Data Security and Privacy
All data in Simple Seller Protection servers is automatically encrypted at rest. Google Cloud Platform stores and manages data cryptography keys in its redundant and globally distributed Key Management Service. So, if an intruder were ever able to access any of the physical storage devices, the Simple Seller Protection data contained therein would still be impossible to decrypt without the keys, rendering the information a useless jumble of random characters.
Encryption at rest also enables continuity measures like backup and infrastructure management without compromising data security and privacy.
Simple Seller Protection exclusively sends data over HTTPS transport layer security (TLS) encrypted connections for additional security as data transits to and from the application.
Data Retention & Removal
Read more about our data lifecycle policy here.
We recommend that users do not send any personally identifiable information (PII) to Simple Seller Protection. To mitigate accidents and other security risks, Simple Seller Protection offers server-side filtering as a default. We striping and obfuscating the incoming data such as Credit Card numbers, IBAN, SSN, etc...

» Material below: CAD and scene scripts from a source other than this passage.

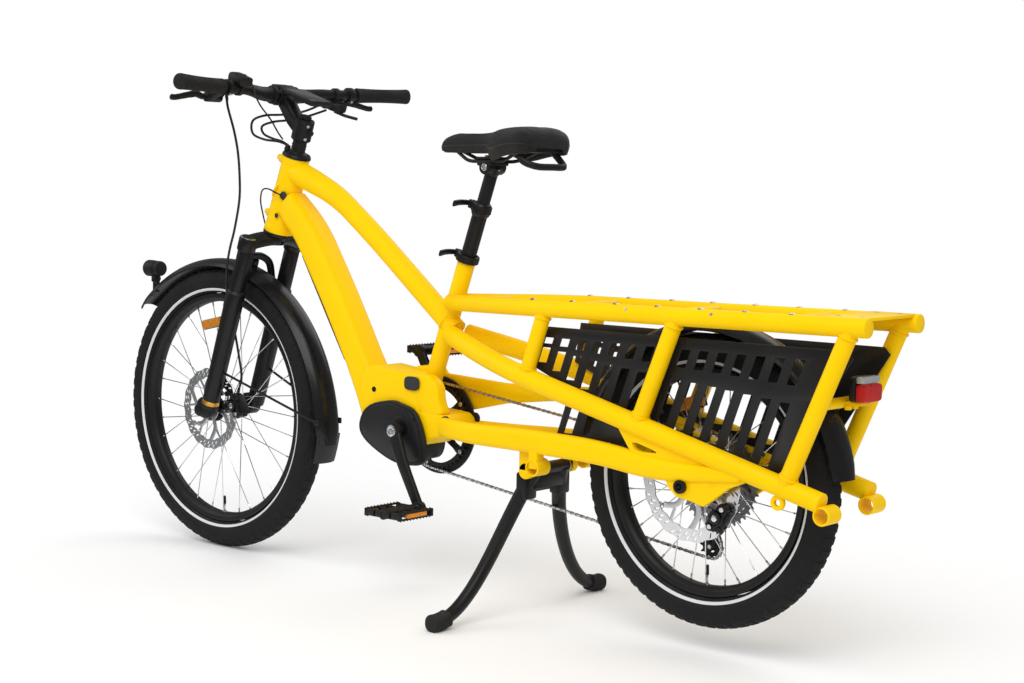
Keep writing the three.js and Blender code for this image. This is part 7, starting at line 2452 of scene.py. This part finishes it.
    def _cage(self) -> None:
        """The two cut-out cage plates and their bolts."""
        guide, tension = self.line.wheels[2:]
        direction = (tension.centre - guide.centre).normalized()
        upward = at(-direction.z, 0, direction.x)
        cage, bolts = Shape(), Shape()
        for side in SIDES:
            face = LATERAL * side * self.cage_half
            for bow in (-1, 1):
                path = smooth([guide.centre + face - upward * bow * 2,
                               guide.centre + face + upward * bow * 6.4 + direction * 8,
                               (guide.centre + tension.centre) / 2 + face + upward * bow * 4.6,
                               tension.centre + face + upward * bow * 6.4 - direction * 8,
                               tension.centre + face - upward * bow * 2], 6)
                cage.sweep(path, [(2.6, 0.85)], 16, 0.6, upward)
            for wheel in (guide, tension):
                low, high = wheel.centre + face - LATERAL * 0.8, wheel.centre + face + LATERAL * 0.8
                cage.rod(low, high, 8.6, sides=32, bevel=0.3)
                bolts.bolt(wheel.centre + face + LATERAL * side * 0.8, LATERAL * side, 4, 1.6)
        for wheel in (guide, tension):
            cage.rod(wheel.centre - LATERAL * 5.2, wheel.centre + LATERAL * 5.2, 3, sides=20, bevel=0.2)
        cage.piece("gear_cage", SATIN, "cage", ["derailleur_cage"])
        bolts.piece("gear_cage_bolts", STEEL, "cage")

    def _derailleur(self) -> None:
        """The hanger bolt, the two links between the knuckles, the barrel and its spring cover."""
        gear = Shape()
        high, low = self.high_knuckle, self.low_knuckle
        gear.rod(high - LATERAL * 84, high - LATERAL * 65, 13, sides=40, bevel=2.5)
        gear.rod(low - LATERAL * 84, low - LATERAL * 63.7, 12.6, sides=40, bevel=2.5)
        for shift in (-6, 6):
            offset = at(shift * 0.75, 0, shift * 0.66)
            gear.sweep([high + offset - LATERAL * 74, (high + low) / 2 + offset * 1.2 - LATERAL * 77,
                        low + offset - LATERAL * 75], [(6, 3.4)], 24, 0.6, bevel=0.8)
        gear.block(at(-18, -72, 276), (7, 9, 5), 2)
        gear.rod(at(-24, -74, 262), at(-38, -74, 262), 4.4, 3.6, 24, 0.8)
        gear.rod(high - LATERAL * 65.5, high - LATERAL * 86, 5, sides=24)
        gear.piece("gear_mechanism", SATIN, "frame", ["derailleur"])
        bolts = Shape()
        bolts.bolt(high - LATERAL * 84, -LATERAL, 7, 3).bolt(low - LATERAL * 84, -LATERAL, 5, 2.4)
        bolts.bolt(at(-20, -81, 277), -LATERAL, 2.2, 1.4).bolt(at(-13, -81, 278), -LATERAL, 2.2, 1.4)
        bolts.piece("gear_bolts", STEEL, "frame")


@dataclass
class Cranks:
    """The crank arms and the pedals."""

    length: float = 165.5
    left_degrees: float = -120.8
    half_width: float = 46.0
    pedal_inner: float = 98.0
    rail_reach: float = 44.0
    rail_teeth: int = 10

    def build(self) -> None:
        """Makes both sides."""
        for side, label in zip(SIDES, ("left", "right")):
            self._arm(side, label)
            self._pedal(side, label)

    def _spot(self, side: int, reach: float, y: float) -> Vector:
        """A place along one arm."""
        angle = math.radians(self.left_degrees + (0 if side > 0 else 180))
        return round_spot(CRANK, reach, angle, side * y)

    def _arm(self, side: int, label: str) -> None:
        """A forged arm with its boss, its hollow back and the pedal's axle.

        Args:
            side: 1 on the left, -1 on the right.
            label: Left or right, as the names say it.
        """
        angle = math.radians(self.left_degrees)
        across = at(-math.sin(angle), 0, math.cos(angle))
        arm = Shape()
        path = smooth([self._spot(side, reach, y) for reach, y in (
            (0, 74), (30, 79), (62, 84), (110, 86.4), (self.length, 88))], 5)
        sizes = [(16 - 5 * step / (len(path) - 1), 6.5) for step in range(len(path))]
        arm.sweep(path, sizes, 32, 0.7, across, 2)
        ends = [self._spot(side, 0, 66), self._spot(side, 0, 81.6)]
        arm.rod(ends[0], ends[1], 19, sides=48, bevel=2)
        arm.rod(self._spot(side, self.length, 80), self._spot(side, self.length, 96), 13, sides=36, bevel=2)
        arm.rod(self._spot(side, self.length, 88), self._spot(side, self.length, 183.7), 5, bevel=0.5)
        if side > 0:
            arm.rod(self._spot(1, 0, 67), self._spot(1, 0, -71.7), 11.7, sides=32, bevel=0.8)
        arm.piece(f"crank_{label}", SATIN, "cranks", [f"crank_arm_{label}"])
        bolt = Shape()
        outward = LATERAL * side
        bolt.turned(self._spot(side, 0, 81.4), [
            (12, 0), (12, 0.8), (9, 1.4), (7.6, 0.6), (4.6, 0.4), (4.4, 1.6), (2, 1.8)], 36, outward)
        bolt.turned(self._spot(side, self.length, 95.6), [(8.6, 0), (8.6, 1), (7.4, 1.8), (5.2, 1.8)],
                    6, outward)
        bolt.piece(f"crank_bolts_{label}", STEEL, "cranks")

    def _pedal(self, side: int, label: str) -> None:
        """A caged platform pedal with serrated rails and two amber reflectors.

        Args:
            side: 1 on the left, -1 on the right.
            label: Left or right, as the names say it.
        """
        centre = self._spot(side, self.length, self.pedal_inner + self.half_width)
        cage, pins, amber = Shape(), Shape(), Shape()
        body = f"{label}_pedal"
        inner, outer = centre - LATERAL * self.half_width, centre + LATERAL * self.half_width
        cage.pipe(inner, outer, 10, 5.7, 36, 1.5)
        for way in SIDES:
            for y, wide in ((self.half_width - 5, 4.6), (self.half_width * 0.25, 3)):
                for reach in (12, 30):
                    spot = centre + at(way * reach, y, 0)
                    cage.block(spot, (13, wide, 6.6), 2)
                    cage.block(spot - LATERAL * 2 * y, (13, wide, 6.6), 2)
            rail = centre + at(way * self.rail_reach, 0, 0)
            for level in SIDES:
                cage.block(rail + VERTICAL * level * 6, (3.4, self.half_width, 1.7), 1)
            for y in (-self.half_width + 3, self.half_width - 3):
                cage.block(rail + LATERAL * y, (4, 3, 7.6), 1)
            for tooth in range(self.rail_teeth):
                y = -self.half_width + 6 + tooth * (2 * self.half_width - 12) / (self.rail_teeth - 1)
                for level in SIDES:
                    foot = rail + at(0, y, level * 7)
                    pins.rod(foot, foot + VERTICAL * level * 2.8, 1.8, 1.0, 8, 0.3)
            amber.block(centre + at(way * 46, 0, 0), (2.6, 27, 4.2), 1)
        cage.piece(f"pedal_cage_{label}", PLASTIC, body, [f"pedal_{label}"])
        pins.piece(f"pedal_pins_{label}", SATIN, body)
        amber.piece(f"pedal_reflectors_{label}", AMBER, body)


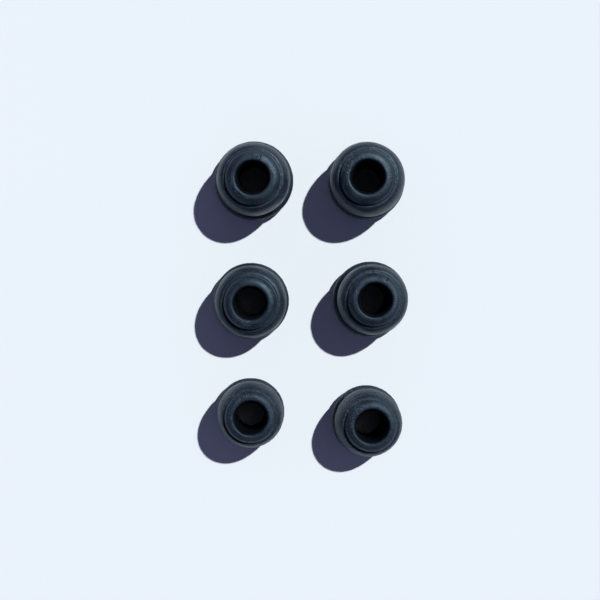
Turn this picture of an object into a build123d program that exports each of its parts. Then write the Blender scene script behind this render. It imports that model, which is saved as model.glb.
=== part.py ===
"""Six moulded rubber string dampeners, standing apart on their feet in two columns of three.

Every dampener is one solid of revolution, moulded in one piece round a through bore. From the
foot up it has a flat foot, a wide lower lobe, the groove that two racket strings sit in, a
tall upper lobe, and a collar whose rounded rim runs down a flared throat into the bore.
"""

import os
from dataclasses import dataclass

from build123d import *

# Nominal outside diameters (millimetres)
LOWER_LOBE_DIAMETER = 14.0
UPPER_LOBE_DIAMETER = 12.9
COLLAR_DIAMETER = 9.4

# Bore, its throat and the rim round it
BORE_DIAMETER = 5.4
MOUTH_ROUND = 0.3
THROAT_DEPTH = 1.0
THROAT_FLARE = 0.4
RIM_INNER_RADIUS = 0.3
RIM_OUTER_DROP = 0.95

# Heights, from the foot upwards
FOOT_HEIGHT = 0.55
LOWER_LOBE_UNDERSIDE = 1.05
LOWER_LOBE_TOP = 0.9
STRING_GROOVE_WIDTH = 1.3
UPPER_LOBE_UNDERSIDE = 1.35
UPPER_LOBE_SIDE = 1.1
UPPER_LOBE_TOP = 2.0
COLLAR_RISE = 1.25

# Forms that lie across the section
STRING_GROOVE_DEPTH = 1.3
COLLAR_FILLET = 0.25
SHOULDER_LAND = 0.2
FOOT_ROUND = 0.2

# Spacing of the set
COLUMN_SPACING = 21.8
ROW_SPACING = 22.0

QUARTER_TURN = 90
HALF_TURN = 180


@dataclass
class Moulding:
    """One dampener: its place in the set, how far it stands off that place, and how it differs
    from nominal: its three outside diameters, its height, how much lower its upper lobe is
    fullest, and how much that lobe's side leans in."""

    name: str
    column: int
    row: int
    off_x: float
    off_y: float
    lower_extra: float
    upper_extra: float
    collar_extra: float
    height_extra: float
    belly_drop: float
    side_taper: float


MOULDINGS = [
    Moulding("dampener_back_left", -1, 1, 0.25, -0.03, 0.8, 0.6, 0.3, 0.9, 0.0, 0.15),
    Moulding("dampener_back_right", 1, 1, -0.45, -0.15, 0.3, 0.8, 0.3, 0.9, 0.0, 0.15),
    Moulding("dampener_middle_left", -1, 0, -0.25, -0.5, 0.2, 0.3, 0.0, 0.0, 0.0, 0.1),
    Moulding("dampener_middle_right", 1, 0, 0.3, -0.2, 0.1, 0.0, 0.0, 0.6, 0.0, 0.1),
    Moulding("dampener_front_left", -1, -1, -0.35, 0.65, -1.3, -0.75, -0.2, 0.0, 0.8, 0.3),
    Moulding("dampener_front_right", 1, -1, -0.48, -0.87, -1.0, -0.6, -0.2, 0.0, 0.9, 0.4),
]

# Levels of the forms that every dampener shares
lower_lobe_level = FOOT_HEIGHT + LOWER_LOBE_UNDERSIDE
groove_floor_level = lower_lobe_level + LOWER_LOBE_TOP + STRING_GROOVE_WIDTH / 2
groove_top_level = groove_floor_level + STRING_GROOVE_WIDTH / 2

# Radii of the rings round the bore
bore_radius = BORE_DIAMETER / 2
foot_inner_radius = bore_radius + MOUTH_ROUND
throat_radius = bore_radius + THROAT_FLARE
rim_crest_radius = throat_radius + RIM_INNER_RADIUS


def make_dampener(moulding):
    """Revolve one dampener about its own axis, standing at its place in the set."""
    lower_radius = (LOWER_LOBE_DIAMETER + moulding.lower_extra) / 2
    upper_radius = (UPPER_LOBE_DIAMETER + moulding.upper_extra) / 2
    collar_radius = (COLLAR_DIAMETER + moulding.collar_extra) / 2
    fillet_radius = collar_radius + COLLAR_FILLET
    shoulder_radius = fillet_radius + SHOULDER_LAND
    groove_edge_radius = upper_radius - STRING_GROOVE_DEPTH + STRING_GROOVE_WIDTH / 2
    side_top_radius = upper_radius - moulding.side_taper

    underside = UPPER_LOBE_UNDERSIDE - moulding.belly_drop
    upper_lobe_level = groove_top_level + underside
    side_top_level = (
        groove_top_level + UPPER_LOBE_UNDERSIDE + UPPER_LOBE_SIDE + moulding.height_extra
    )
    shoulder_level = side_top_level + UPPER_LOBE_TOP
    rim_level = shoulder_level + COLLAR_RISE

    x = moulding.column * COLUMN_SPACING / 2 + moulding.off_x
    y = moulding.row * ROW_SPACING + moulding.off_y
    half_section = Plane((x, y, 0), x_dir=(1, 0, 0), z_dir=(0, -1, 0))

    with BuildPart() as dampener:
        with BuildSketch(half_section):
            with BuildLine():
                # Bore, and the flat foot that the dampener stands on
                Line((bore_radius, rim_level - THROAT_DEPTH), (bore_radius, MOUTH_ROUND))
                CenterArc((foot_inner_radius, MOUTH_ROUND), MOUTH_ROUND, 180, QUARTER_TURN)
                Line((foot_inner_radius, 0), (collar_radius - FOOT_ROUND, 0))
                CenterArc((collar_radius - FOOT_ROUND, FOOT_ROUND), FOOT_ROUND, 270, QUARTER_TURN)
                Line((collar_radius, FOOT_ROUND), (collar_radius, FOOT_HEIGHT - COLLAR_FILLET))
                CenterArc(
                    (fillet_radius, FOOT_HEIGHT - COLLAR_FILLET), COLLAR_FILLET, 90, QUARTER_TURN
                )
                Line((fillet_radius, FOOT_HEIGHT), (shoulder_radius, FOOT_HEIGHT))
                # Lower lobe, fullest well below half height
                EllipticalCenterArc(
                    (shoulder_radius, lower_lobe_level),
                    lower_radius - shoulder_radius,
                    LOWER_LOBE_UNDERSIDE,
                    start_angle=270,
                    arc_size=QUARTER_TURN,
                )
                EllipticalCenterArc(
                    (groove_edge_radius, lower_lobe_level),
                    lower_radius - groove_edge_radius,
                    LOWER_LOBE_TOP,
                    arc_size=QUARTER_TURN,
                )
                # Groove for the strings
                CenterArc(
                    (groove_edge_radius, groove_floor_level), STRING_GROOVE_WIDTH / 2, 90, HALF_TURN
                )
                # Upper lobe, with its side leaning in a little towards the shoulder
                EllipticalCenterArc(
                    (groove_edge_radius, upper_lobe_level),
                    upper_radius - groove_edge_radius,
                    underside,
                    start_angle=270,
                    arc_size=QUARTER_TURN,
                )
                Line((upper_radius, upper_lobe_level), (side_top_radius, side_top_level))
                EllipticalCenterArc(
                    (shoulder_radius, side_top_level),
                    side_top_radius - shoulder_radius,
                    UPPER_LOBE_TOP,
                    arc_size=QUARTER_TURN,
                )
                # Collar and its rounded rim
                Line((shoulder_radius, shoulder_level), (fillet_radius, shoulder_level))
                CenterArc(
                    (fillet_radius, shoulder_level + COLLAR_FILLET), COLLAR_FILLET, 180, QUARTER_TURN
                )
                Line(
                    (collar_radius, shoulder_level + COLLAR_FILLET),
                    (collar_radius, rim_level - RIM_OUTER_DROP),
                )
                EllipticalCenterArc(
                    (rim_crest_radius, rim_level - RIM_OUTER_DROP),
                    collar_radius - rim_crest_radius,
                    RIM_OUTER_DROP,
                    arc_size=QUARTER_TURN,
                )
                # Inside of the rim, and the throat that narrows to the bore
                CenterArc(
                    (rim_crest_radius, rim_level - RIM_INNER_RADIUS),
                    RIM_INNER_RADIUS,
                    90,
                    QUARTER_TURN,
                )
                Line(
                    (throat_radius, rim_level - RIM_INNER_RADIUS),
                    (bore_radius, rim_level - THROAT_DEPTH),
                )
            make_face()
        revolve(axis=Axis((x, y, 0), (0, 0, 1)))

    dampener.part.label = moulding.name
    return dampener.part


os.makedirs("parts", exist_ok=True)
for moulding in MOULDINGS:
    export_step(make_dampener(moulding), f"parts/{moulding.name}.step")
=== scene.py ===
"""Six moulded rubber string dampeners, dressed and lit on a plain pale floor.

Each dampener is one revolved moulding round a through bore. Its rings, folds, grain, creases
and knocks are real geometry, and its rubber is one procedural finish with a few variants; one of
them is a darker, duller copy that paints shade into the bore.
"""

import logging
import math
from dataclasses import dataclass, field
from enum import Enum

import bpy
import numpy as np
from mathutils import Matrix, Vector


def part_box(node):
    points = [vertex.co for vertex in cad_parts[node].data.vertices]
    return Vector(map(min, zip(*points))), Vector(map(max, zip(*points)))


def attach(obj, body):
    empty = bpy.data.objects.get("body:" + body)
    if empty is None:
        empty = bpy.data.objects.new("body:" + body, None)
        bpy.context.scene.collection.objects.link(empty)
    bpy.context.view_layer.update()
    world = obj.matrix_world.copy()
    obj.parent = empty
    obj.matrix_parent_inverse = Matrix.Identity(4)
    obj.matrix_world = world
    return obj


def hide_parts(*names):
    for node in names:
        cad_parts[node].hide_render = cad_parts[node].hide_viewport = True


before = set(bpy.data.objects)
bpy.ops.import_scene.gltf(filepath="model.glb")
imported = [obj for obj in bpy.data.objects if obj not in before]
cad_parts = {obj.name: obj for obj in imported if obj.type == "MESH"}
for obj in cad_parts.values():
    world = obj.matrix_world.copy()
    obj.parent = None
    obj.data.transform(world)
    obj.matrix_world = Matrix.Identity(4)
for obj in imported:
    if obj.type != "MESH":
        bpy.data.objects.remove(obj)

MM = 0.001
SCRATCH_LIP = 0.45
SCRATCH_LIP_AT = 1.6
SCRATCH_LIP_SHARPNESS = 3
QUARTER_PER_CHORD = 1.2
RIM_FACING = 0.5
MARK_FACING = 0.4
BLOOM_FACING = 0.3
THROAT_FACING = 0.6
FOOT_BAND = 0.12 * MM
DUST_EVENNESS = 0.6
DUST_LENGTH = 1.1 * MM
DUST_SEED_STEP = 50
log = logging.getLogger("string_dampeners")


class Place(Enum):
    """Where a dampener stands in the set, by the name of its solid."""

    BACK_LEFT = "dampener_back_left"
    BACK_RIGHT = "dampener_back_right"
    MIDDLE_LEFT = "dampener_middle_left"
    MIDDLE_RIGHT = "dampener_middle_right"
    FRONT_LEFT = "dampener_front_left"
    FRONT_RIGHT = "dampener_front_right"


class MarkKind(Enum):
    """What handling has left in the rubber."""

    NICK = "nick"
    SCRATCH = "scratch"
    SWELLING = "swelling"


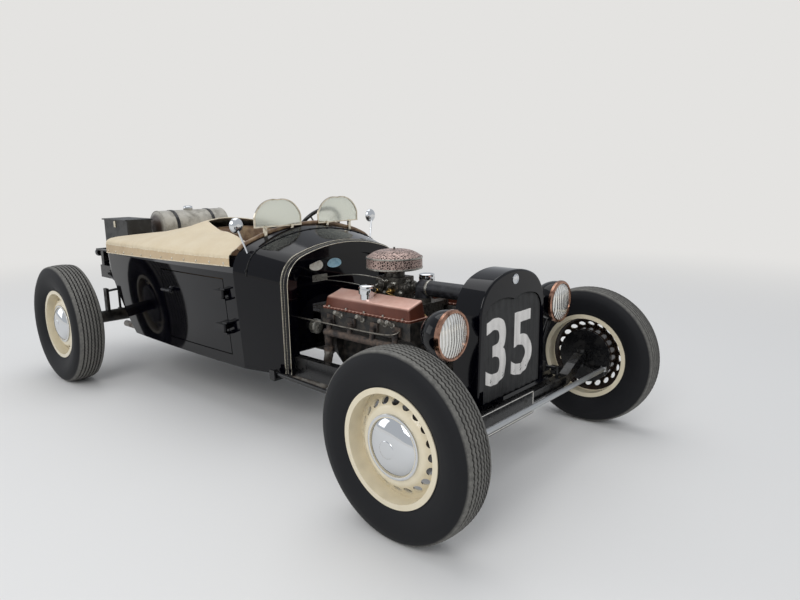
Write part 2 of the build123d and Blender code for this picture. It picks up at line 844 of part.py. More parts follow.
# Engine: a V8 with its gearbox, manifolds, pulleys and fan
head_side_y = 291.7
block_path = mirrored(
    [
        (0, 330),
        (125, 330),
        (150, 400),
        (150, 470),
        (262, 560),
        (head_side_y, 575),
        (head_side_y, 655),
        (150, 655),
        (100, 600),
        (0, 600),
    ]
)
pan_path = mirrored([(0, 250), (110, 250), (128, 280), (128, 331), (0, 331)])
gearbox_rear_x = station(1330)
gearbox_half_width = 85.0
bell_rear_x = station(1815)
bell_z = 450.0
crank_tail_z = 438.0
thermostat_x = station(2385)
mount_x = station(2300)

with BuildPart() as engine_block:
    extrude(face(across(engine_rear_x), block_path), amount=engine_front_x - engine_rear_x)
    extrude(face(across(engine_rear_x + 20), pan_path), amount=480)
    bell_length = engine_rear_x - bell_rear_x + 1
    turned((bell_rear_x, 0, bell_z), (1, 0, 0), [(0, 0), (0, 112), (bell_length, 192), (bell_length, 0)])
    block((gearbox_rear_x, -gearbox_half_width, 350), (bell_rear_x + 1, gearbox_half_width, 520))
    bar((gearbox_rear_x + 1, 0, crank_tail_z), (station(1190), 0, crank_tail_z), 52)
    block((middle_cross_x - 15, -40, middle_cross_top_z + seat_gap), (middle_cross_x + 15, 40, 400))
    for s in (1, -1):
        low_y, high_y = sided(s, 140, rail_outer_y - 10)
        block((mount_x - 30, low_y, rail_top_z + seat_gap), (mount_x + 30, high_y, rail_top_z + 22))
write(engine_block, "engine_block")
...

All new employees receive onboarding and systems training, including environment and permissions setup, formal software development training (if pertinent), security policies review, company policies review, and corporate values and ethics training.
All engineers review security policies as part of onboarding and are encouraged to review and contribute to policies via internal documentation. Any change to policy affecting the product is communicated as a pull request, such that all engineers can review and contribute before internal publication. Major updates are communicated via email to all employees.
Simple Seller Protection follows the incident handling and response process recommended by SANS, which includes identifying, containing, eradicating, recovering from, communicating, and documenting security events. Simple Seller Protection notifies customers of any data breaches as soon as possible via email and phone call, followed by multiple periodic updates throughout each day addressing progress and impact.
Systems status live report
Simple Seller Protection maintains a live report of operational uptime and issues on our status page. Anyone can subscribe to updates via email from the status page. Any known incidents are reported there, as well as on our Twitter account.
Incident response plan
In case of a security incident it's best to have a clearly defined plan and responsibilities. Below you will find more details regarding the response plan that Simple Seller Protection has in place in the unlikely case of a security breach.
Level 1: Depending on how the incident is reported/discovered we generally have the first level of technical support that is likely to triage/escalate the issue. Normally that role is reserved for whoever is on the level 1 tech support shift at the time.
Level 2: Is a senior engineer or CTO that classifies the impact of the security incident.
Level 3: CTO or CEO is responsible for the communication with the affected parties regarding the details of the breach.
Before escalating the incident to the next level, the person that first finds out about it needs to verify the incident and its initial impact.
Once verified the escalation process should be immediate to level 2 and then level 3 verbally, by phone, email, whatever medium available.
Once escalated the rank/severity of the incident must be determined. Does it affect all customers? A single company? An individual? What type of data was affected if any? Was it encrypted? If so, how?
Analyze all elements of the incident in order to identify all the causes or where a failure occurred including the software, hardware, people, and internal processes.
Based on the result of the investigation, determine what could be done to prevent this attack and what defensive mechanisms failed and take immediate action to re-mediate the cause and improve the future process. This information should also be public and posted on our public blog.